- [Exercise details]: Beneath this instruction is a block of data; output from it exactly the lines that run from the one containing "The Blender code" through the one containing "the imported solids.", inclusive.

-- -- --

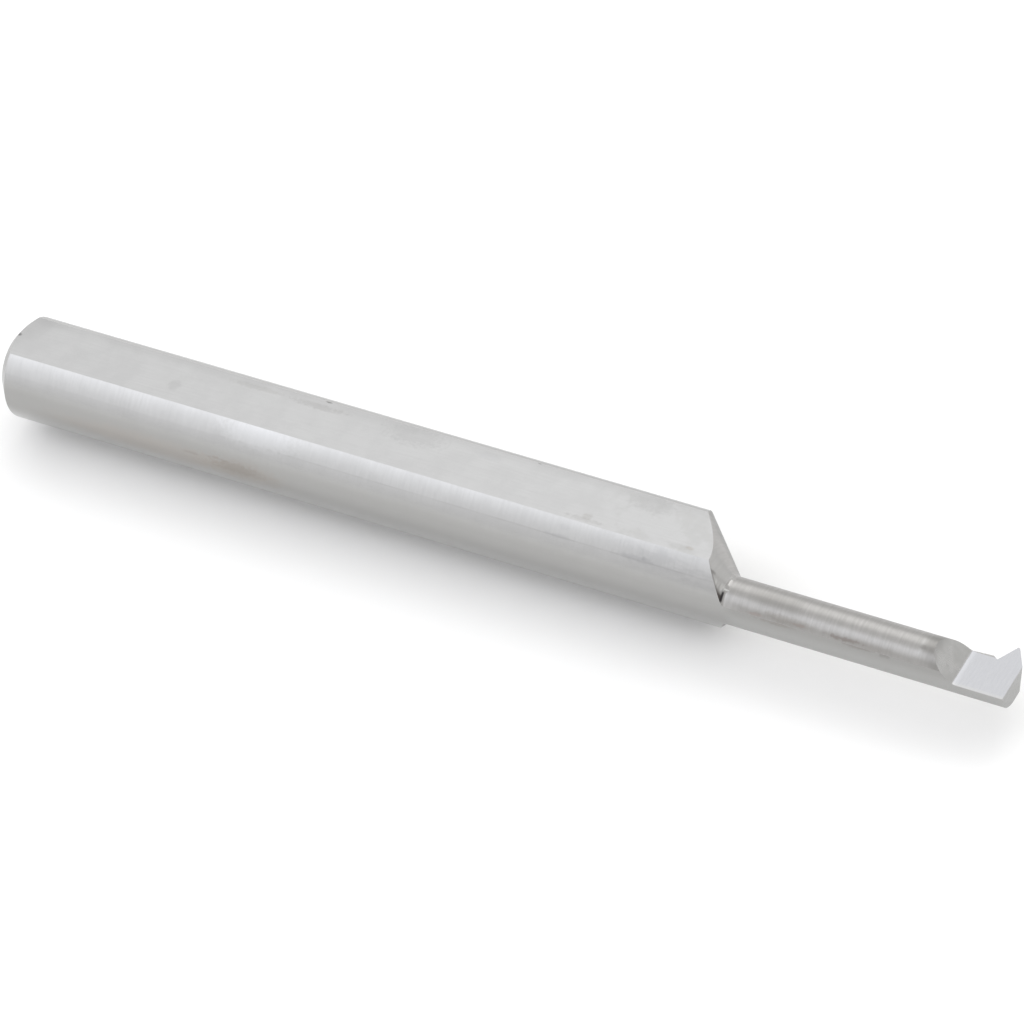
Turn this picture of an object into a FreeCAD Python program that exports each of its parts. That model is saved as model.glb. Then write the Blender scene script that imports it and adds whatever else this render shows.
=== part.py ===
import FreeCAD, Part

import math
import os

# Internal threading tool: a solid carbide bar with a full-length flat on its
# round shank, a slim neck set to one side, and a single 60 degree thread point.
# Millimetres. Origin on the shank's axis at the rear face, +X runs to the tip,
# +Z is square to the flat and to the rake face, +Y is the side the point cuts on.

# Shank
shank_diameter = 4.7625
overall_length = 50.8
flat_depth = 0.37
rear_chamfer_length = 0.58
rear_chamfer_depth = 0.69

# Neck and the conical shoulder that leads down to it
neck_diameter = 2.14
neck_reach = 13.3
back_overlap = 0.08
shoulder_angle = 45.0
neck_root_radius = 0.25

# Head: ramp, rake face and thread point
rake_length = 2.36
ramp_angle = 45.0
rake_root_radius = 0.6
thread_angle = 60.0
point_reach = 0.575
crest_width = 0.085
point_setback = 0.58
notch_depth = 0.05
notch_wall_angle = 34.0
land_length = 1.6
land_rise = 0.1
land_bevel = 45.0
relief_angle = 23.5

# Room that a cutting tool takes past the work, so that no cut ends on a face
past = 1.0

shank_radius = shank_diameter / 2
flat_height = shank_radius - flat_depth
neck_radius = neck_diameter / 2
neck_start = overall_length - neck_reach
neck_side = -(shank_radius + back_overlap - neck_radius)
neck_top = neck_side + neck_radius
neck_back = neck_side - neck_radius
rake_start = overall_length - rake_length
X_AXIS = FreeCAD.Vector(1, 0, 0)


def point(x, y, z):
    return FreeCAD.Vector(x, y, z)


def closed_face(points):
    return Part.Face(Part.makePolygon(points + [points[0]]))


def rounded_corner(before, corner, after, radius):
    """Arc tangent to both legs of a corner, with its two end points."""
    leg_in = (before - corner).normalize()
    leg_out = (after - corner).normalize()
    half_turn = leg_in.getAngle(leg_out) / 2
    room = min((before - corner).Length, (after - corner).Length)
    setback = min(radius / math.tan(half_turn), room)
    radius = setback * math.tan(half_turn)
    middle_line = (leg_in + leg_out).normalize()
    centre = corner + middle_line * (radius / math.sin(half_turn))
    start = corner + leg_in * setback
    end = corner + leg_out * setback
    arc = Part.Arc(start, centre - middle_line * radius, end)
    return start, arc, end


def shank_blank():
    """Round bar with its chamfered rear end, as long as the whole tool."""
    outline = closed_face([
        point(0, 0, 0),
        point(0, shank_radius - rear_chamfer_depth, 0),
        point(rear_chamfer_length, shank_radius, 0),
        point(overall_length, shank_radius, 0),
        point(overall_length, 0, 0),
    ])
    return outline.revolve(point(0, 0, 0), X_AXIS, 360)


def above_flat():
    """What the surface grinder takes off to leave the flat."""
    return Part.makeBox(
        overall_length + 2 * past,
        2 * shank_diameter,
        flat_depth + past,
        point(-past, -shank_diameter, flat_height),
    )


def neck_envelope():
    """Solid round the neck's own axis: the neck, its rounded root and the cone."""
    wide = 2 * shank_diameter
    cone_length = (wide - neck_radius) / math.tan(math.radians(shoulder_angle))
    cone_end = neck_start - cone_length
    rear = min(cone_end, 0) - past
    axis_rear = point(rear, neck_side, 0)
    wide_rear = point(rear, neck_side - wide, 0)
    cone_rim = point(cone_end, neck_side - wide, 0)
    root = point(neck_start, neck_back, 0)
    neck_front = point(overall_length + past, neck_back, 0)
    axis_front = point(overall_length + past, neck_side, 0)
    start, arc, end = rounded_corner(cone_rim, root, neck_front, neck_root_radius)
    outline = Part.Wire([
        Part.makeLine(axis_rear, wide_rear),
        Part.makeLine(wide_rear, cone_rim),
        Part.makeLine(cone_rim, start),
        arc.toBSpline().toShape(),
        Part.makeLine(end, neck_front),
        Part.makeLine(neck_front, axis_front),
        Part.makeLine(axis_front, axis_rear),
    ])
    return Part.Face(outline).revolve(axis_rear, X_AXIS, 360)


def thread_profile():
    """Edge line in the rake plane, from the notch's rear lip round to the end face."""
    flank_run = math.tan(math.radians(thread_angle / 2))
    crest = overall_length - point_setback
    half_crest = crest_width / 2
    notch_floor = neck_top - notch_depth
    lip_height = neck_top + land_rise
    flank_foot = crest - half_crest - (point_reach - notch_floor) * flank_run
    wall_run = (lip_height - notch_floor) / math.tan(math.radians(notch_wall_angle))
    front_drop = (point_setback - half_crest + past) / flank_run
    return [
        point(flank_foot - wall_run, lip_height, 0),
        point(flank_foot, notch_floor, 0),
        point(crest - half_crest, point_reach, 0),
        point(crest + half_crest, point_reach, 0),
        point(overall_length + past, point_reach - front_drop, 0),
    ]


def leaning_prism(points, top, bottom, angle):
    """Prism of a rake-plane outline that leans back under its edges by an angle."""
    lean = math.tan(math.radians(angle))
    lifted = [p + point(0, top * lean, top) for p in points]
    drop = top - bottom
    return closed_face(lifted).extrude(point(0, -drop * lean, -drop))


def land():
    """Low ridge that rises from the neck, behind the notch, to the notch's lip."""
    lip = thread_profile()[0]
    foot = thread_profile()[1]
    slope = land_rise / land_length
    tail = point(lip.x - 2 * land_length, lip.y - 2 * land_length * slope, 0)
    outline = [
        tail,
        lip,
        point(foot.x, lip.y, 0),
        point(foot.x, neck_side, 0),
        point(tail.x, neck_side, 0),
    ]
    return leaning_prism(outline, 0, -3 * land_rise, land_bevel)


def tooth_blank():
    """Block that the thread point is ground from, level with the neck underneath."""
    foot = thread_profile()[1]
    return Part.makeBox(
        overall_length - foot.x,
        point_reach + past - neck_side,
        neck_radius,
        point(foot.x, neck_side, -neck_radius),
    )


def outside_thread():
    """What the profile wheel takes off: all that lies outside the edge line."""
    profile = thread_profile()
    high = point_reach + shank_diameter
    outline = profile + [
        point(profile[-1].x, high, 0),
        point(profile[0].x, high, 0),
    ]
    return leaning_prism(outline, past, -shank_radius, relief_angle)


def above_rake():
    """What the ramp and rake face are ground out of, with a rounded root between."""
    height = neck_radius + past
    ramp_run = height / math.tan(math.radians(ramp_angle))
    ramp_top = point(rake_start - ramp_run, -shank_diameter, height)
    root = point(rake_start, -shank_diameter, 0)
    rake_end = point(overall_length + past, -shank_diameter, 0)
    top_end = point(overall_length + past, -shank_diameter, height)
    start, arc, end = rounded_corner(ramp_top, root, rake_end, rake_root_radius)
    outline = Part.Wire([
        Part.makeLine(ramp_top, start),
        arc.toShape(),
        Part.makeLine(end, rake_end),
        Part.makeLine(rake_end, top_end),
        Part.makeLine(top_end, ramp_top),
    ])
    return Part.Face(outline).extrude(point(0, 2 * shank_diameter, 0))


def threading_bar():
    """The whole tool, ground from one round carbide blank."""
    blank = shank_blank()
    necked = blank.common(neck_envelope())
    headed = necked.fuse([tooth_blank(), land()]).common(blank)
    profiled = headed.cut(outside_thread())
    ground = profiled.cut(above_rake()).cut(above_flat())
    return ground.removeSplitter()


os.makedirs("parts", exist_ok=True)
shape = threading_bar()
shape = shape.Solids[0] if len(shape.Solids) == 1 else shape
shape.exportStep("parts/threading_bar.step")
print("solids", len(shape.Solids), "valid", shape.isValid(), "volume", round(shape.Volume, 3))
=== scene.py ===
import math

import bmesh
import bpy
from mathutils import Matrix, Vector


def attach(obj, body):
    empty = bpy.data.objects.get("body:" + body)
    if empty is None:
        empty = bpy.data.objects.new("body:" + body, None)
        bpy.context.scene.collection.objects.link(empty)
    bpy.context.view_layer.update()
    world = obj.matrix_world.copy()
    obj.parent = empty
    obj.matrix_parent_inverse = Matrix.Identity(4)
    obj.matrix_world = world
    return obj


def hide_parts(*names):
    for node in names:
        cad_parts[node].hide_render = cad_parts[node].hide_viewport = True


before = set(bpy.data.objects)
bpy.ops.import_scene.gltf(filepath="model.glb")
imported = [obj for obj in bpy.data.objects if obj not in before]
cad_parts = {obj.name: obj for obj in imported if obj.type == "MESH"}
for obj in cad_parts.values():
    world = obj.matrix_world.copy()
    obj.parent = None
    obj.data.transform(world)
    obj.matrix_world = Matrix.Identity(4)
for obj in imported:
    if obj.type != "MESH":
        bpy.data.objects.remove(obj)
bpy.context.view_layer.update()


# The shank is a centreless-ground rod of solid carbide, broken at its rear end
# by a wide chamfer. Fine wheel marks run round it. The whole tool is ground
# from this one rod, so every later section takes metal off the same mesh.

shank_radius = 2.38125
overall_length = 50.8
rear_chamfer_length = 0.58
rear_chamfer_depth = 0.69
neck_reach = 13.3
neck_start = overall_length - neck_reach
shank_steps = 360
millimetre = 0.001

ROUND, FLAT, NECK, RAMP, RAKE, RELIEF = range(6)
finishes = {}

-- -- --

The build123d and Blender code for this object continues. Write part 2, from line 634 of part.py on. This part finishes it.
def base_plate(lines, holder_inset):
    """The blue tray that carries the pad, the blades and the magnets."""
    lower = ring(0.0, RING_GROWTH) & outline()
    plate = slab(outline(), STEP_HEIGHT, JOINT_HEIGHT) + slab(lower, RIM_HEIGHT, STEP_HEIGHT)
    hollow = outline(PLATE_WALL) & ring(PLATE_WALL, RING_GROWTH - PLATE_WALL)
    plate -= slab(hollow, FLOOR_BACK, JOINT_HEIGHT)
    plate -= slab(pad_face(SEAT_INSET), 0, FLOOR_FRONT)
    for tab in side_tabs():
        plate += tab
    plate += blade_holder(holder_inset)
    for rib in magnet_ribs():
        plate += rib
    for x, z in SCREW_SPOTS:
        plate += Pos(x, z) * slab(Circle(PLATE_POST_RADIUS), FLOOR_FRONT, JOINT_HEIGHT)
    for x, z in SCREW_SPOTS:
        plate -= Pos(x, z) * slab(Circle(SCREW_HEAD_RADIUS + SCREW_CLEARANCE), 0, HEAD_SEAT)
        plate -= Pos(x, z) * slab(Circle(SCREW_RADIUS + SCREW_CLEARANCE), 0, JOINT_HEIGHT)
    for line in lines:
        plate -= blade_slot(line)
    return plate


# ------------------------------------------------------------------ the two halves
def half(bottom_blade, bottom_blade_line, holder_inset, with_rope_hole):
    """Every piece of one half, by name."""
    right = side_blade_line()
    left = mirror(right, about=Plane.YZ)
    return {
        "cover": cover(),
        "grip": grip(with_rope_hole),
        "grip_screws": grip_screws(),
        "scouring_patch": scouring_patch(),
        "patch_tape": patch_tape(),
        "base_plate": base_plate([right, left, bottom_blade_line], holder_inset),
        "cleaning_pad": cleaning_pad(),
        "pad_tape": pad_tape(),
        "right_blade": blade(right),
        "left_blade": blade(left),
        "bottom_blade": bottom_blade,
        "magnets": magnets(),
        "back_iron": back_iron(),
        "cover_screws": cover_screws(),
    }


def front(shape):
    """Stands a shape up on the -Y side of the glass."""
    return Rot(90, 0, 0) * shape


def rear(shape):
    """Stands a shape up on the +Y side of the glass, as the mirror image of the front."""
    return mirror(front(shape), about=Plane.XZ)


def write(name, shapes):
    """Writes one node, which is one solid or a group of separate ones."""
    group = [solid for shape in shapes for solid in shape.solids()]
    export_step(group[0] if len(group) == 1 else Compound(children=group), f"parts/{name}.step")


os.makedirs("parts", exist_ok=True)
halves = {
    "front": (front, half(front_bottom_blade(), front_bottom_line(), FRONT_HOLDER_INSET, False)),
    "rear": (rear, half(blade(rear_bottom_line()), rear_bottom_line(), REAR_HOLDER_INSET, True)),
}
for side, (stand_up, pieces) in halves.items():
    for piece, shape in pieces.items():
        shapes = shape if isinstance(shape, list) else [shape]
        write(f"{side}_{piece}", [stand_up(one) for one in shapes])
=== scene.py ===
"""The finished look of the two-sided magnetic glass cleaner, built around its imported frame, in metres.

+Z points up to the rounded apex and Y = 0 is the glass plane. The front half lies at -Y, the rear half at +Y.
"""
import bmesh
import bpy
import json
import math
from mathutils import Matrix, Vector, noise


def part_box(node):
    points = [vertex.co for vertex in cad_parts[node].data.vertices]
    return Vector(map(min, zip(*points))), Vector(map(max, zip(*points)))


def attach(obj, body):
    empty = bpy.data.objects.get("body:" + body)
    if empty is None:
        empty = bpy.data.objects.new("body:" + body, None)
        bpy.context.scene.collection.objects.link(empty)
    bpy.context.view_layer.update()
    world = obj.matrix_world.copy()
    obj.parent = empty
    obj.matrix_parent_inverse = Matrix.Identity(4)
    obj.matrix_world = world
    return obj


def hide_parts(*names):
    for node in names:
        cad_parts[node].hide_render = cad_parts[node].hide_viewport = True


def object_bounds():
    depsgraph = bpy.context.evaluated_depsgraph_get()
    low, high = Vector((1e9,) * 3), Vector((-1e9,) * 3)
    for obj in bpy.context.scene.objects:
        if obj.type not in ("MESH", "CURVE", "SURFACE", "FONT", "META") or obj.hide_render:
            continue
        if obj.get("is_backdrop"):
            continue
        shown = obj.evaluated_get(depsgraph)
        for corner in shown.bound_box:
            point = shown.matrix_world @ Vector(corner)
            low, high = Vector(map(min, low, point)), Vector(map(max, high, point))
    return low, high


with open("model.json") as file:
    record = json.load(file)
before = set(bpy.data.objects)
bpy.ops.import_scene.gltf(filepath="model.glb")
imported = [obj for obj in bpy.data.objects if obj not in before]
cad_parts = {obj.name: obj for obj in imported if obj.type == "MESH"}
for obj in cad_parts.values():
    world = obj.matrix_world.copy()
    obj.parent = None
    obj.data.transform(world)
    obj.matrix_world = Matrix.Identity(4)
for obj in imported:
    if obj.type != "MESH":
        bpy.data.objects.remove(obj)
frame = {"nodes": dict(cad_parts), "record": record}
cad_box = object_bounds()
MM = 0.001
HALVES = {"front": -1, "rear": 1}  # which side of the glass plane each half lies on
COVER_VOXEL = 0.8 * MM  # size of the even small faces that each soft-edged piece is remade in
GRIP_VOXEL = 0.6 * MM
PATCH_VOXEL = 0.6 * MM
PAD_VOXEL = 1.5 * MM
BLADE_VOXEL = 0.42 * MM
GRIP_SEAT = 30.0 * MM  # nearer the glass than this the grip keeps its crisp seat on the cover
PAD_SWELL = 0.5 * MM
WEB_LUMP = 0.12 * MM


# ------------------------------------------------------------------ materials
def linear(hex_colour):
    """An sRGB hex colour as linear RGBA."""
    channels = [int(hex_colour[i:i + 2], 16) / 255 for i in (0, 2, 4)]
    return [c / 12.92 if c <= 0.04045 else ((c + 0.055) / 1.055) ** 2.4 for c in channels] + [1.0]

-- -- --

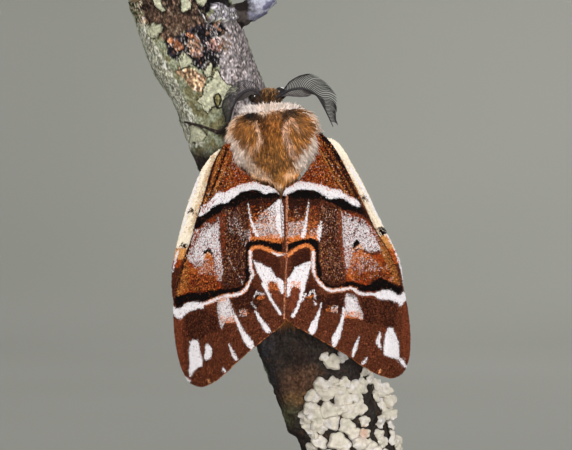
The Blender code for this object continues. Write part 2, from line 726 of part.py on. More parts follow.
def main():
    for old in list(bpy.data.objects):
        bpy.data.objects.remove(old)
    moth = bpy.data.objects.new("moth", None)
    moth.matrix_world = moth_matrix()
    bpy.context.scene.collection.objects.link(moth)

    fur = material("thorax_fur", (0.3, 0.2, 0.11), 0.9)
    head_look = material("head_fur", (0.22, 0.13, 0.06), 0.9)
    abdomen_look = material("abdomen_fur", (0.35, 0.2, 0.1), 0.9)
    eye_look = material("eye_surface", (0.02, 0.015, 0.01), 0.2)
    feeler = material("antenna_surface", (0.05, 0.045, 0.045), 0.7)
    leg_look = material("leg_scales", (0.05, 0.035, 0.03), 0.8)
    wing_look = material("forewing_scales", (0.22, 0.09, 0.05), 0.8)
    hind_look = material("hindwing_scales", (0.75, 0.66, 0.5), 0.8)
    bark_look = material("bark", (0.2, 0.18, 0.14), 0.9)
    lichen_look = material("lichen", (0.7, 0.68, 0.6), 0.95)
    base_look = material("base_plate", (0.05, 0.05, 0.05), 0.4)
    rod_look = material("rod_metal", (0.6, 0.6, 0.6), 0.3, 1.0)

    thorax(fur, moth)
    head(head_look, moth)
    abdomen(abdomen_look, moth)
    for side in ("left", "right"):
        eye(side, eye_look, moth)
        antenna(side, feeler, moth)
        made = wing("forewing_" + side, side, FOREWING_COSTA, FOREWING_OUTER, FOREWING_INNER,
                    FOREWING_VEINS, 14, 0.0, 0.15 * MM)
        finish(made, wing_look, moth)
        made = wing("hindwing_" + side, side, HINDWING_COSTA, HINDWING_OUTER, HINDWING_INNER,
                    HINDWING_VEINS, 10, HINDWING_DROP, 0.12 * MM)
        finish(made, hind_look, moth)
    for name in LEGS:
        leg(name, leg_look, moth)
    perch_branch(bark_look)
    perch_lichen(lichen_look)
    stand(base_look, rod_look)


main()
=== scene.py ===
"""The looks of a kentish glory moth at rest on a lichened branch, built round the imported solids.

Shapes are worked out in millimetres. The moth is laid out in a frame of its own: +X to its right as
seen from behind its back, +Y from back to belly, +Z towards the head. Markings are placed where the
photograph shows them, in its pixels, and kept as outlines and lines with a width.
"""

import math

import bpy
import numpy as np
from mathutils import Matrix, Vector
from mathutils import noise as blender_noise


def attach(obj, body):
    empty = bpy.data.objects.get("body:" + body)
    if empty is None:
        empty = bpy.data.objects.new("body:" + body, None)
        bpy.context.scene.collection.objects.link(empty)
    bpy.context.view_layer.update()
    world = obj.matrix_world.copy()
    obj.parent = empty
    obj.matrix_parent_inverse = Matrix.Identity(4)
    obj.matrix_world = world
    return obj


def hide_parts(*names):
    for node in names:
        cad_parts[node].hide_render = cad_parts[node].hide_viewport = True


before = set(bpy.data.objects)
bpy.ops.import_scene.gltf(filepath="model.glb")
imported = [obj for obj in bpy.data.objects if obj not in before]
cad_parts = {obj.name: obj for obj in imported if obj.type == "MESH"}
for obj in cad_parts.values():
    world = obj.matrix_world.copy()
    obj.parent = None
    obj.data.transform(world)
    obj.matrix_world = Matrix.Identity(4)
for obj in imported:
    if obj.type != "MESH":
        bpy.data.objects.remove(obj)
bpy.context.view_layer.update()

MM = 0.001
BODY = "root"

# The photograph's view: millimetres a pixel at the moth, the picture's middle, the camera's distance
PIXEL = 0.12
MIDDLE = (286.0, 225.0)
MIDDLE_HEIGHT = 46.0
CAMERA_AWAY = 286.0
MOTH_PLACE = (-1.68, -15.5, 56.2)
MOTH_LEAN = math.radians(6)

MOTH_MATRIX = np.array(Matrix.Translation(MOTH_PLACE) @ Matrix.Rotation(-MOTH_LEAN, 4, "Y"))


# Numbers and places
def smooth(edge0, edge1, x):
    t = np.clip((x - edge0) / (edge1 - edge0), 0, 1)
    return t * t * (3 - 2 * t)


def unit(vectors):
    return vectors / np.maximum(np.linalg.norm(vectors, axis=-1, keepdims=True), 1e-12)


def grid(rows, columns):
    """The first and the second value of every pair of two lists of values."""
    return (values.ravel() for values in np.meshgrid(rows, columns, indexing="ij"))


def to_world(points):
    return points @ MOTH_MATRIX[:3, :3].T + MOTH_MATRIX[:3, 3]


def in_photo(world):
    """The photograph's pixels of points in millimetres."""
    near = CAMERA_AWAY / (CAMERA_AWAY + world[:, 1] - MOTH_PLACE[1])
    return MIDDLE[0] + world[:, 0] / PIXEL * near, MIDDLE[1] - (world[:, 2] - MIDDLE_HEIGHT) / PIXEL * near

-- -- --

- [Solution for this problem]:
The Blender code for this object continues. Write part 2, from line 726 of part.py on. More parts follow.
def main():
    for old in list(bpy.data.objects):
        bpy.data.objects.remove(old)
    moth = bpy.data.objects.new("moth", None)
    moth.matrix_world = moth_matrix()
    bpy.context.scene.collection.objects.link(moth)

    fur = material("thorax_fur", (0.3, 0.2, 0.11), 0.9)
    head_look = material("head_fur", (0.22, 0.13, 0.06), 0.9)
    abdomen_look = material("abdomen_fur", (0.35, 0.2, 0.1), 0.9)
    eye_look = material("eye_surface", (0.02, 0.015, 0.01), 0.2)
    feeler = material("antenna_surface", (0.05, 0.045, 0.045), 0.7)
    leg_look = material("leg_scales", (0.05, 0.035, 0.03), 0.8)
    wing_look = material("forewing_scales", (0.22, 0.09, 0.05), 0.8)
    hind_look = material("hindwing_scales", (0.75, 0.66, 0.5), 0.8)
    bark_look = material("bark", (0.2, 0.18, 0.14), 0.9)
    lichen_look = material("lichen", (0.7, 0.68, 0.6), 0.95)
    base_look = material("base_plate", (0.05, 0.05, 0.05), 0.4)
    rod_look = material("rod_metal", (0.6, 0.6, 0.6), 0.3, 1.0)

    thorax(fur, moth)
    head(head_look, moth)
    abdomen(abdomen_look, moth)
    for side in ("left", "right"):
        eye(side, eye_look, moth)
        antenna(side, feeler, moth)
        made = wing("forewing_" + side, side, FOREWING_COSTA, FOREWING_OUTER, FOREWING_INNER,
                    FOREWING_VEINS, 14, 0.0, 0.15 * MM)
        finish(made, wing_look, moth)
        made = wing("hindwing_" + side, side, HINDWING_COSTA, HINDWING_OUTER, HINDWING_INNER,
                    HINDWING_VEINS, 10, HINDWING_DROP, 0.12 * MM)
        finish(made, hind_look, moth)
    for name in LEGS:
        leg(name, leg_look, moth)
    perch_branch(bark_look)
    perch_lichen(lichen_look)
    stand(base_look, rod_look)


main()
=== scene.py ===
"""The looks of a kentish glory moth at rest on a lichened branch, built round the imported solids.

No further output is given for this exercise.